After 18 months living on the street, he returned to Saskatchewan and became a live-in helper for a man suffering from cerebral palsy, while taking a degree in social work. His work in therapeutic counselling led him to Northern Canada and to his present day work.
He wrote I Believe as a tool to use in his work. It looks and reads like a children’s book but is actually a parable for adults. He invited a person from each audience to come forward and read the book aloud to their peers and he further invited students to respond to the symbolism in the book and what it meant to them.
The symbolism of the book and a message that resonates throughout the therapeutic; work Terry does is that we are all connected through human experience and that pain and loss are essential parts of that experience. Those difficult experiences can present blockages in our pathway or journey through life that keep us from experiencing a full life.
However if we choose to persist, to have faith and look to our life map or set of beliefs for direction, we will come into that fullness.
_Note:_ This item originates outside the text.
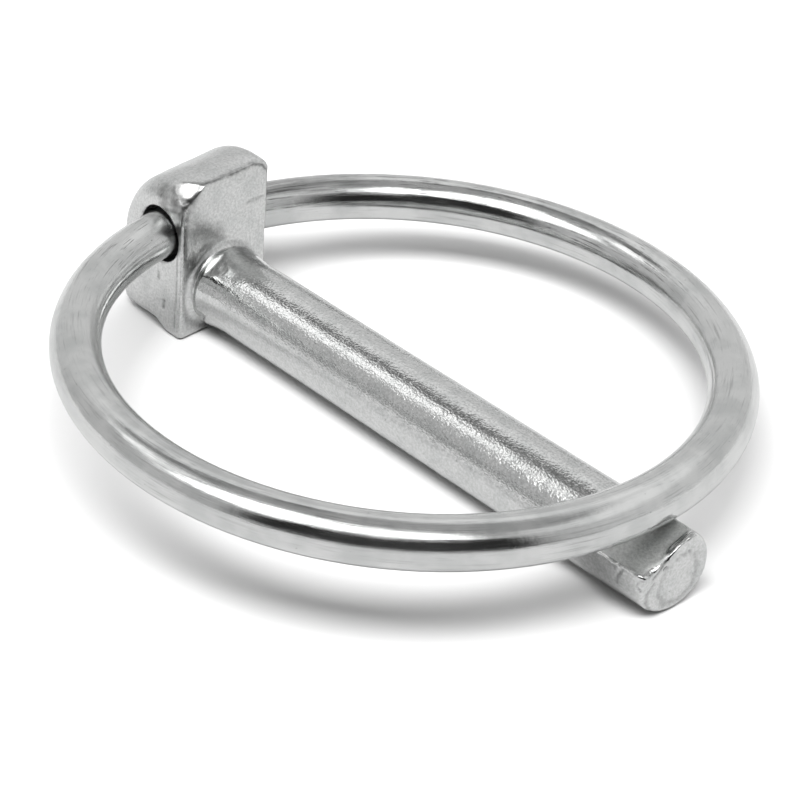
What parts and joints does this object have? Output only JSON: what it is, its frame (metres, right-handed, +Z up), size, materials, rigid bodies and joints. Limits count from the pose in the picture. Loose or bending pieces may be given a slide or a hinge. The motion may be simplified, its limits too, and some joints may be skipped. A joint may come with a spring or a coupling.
{
  "type": "wire lock pin",
  "caption": "Round steel pin with a square head and a hinged wire ring that snaps over the tip to lock it in its hole.",
  "frame": {"origin": "on the shaft's axis, in the plane of the shoulder where the shaft leaves the head", "axes": "+X along the shaft from the head to the tip, Y along the ring's hinge, +Z up, from the shaft towards the ring"},
  "size_m": [0.0529, 0.0484, 0.0133],
  "materials": {
    "forged_steel": "bright zinc plate, satin",
    "spring_wire": "bright zinc plate over drawn wire"
  },
  "bodies": {
    "pin": {"pin": "forged_steel"},
    "ring": {"ring": "spring_wire"}
  },
  "joints": [
    {"name": "ring_hinge", "type": "hinge", "parent": "pin", "child": "ring", "pos_m": [-0.00265, 0, 0.00417], "axis": [0, -1, 0], "range_deg": [0, 348]}
  ]
}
He said that he was able to take risks because of his faith and his belief that he had a “map” inside that would guide him if he took time to find out where it directed him. He encouraged the students to look for that inner direction, unique to each person.
Terry also took extra pleasure in pointing out that the models for some of the characters in the book were members of his own family – his son Thomas, his dad Frank and his grandfather. The heritage reflected in the artwork is also reflected in the message that the human connections we have in life can cause us grief and pain when they are lost, but they are also a source of healing and re-connection that can bring us full circle to a place of wholeness. This is a lesson Terry continues to learn, even as he teaches it to others.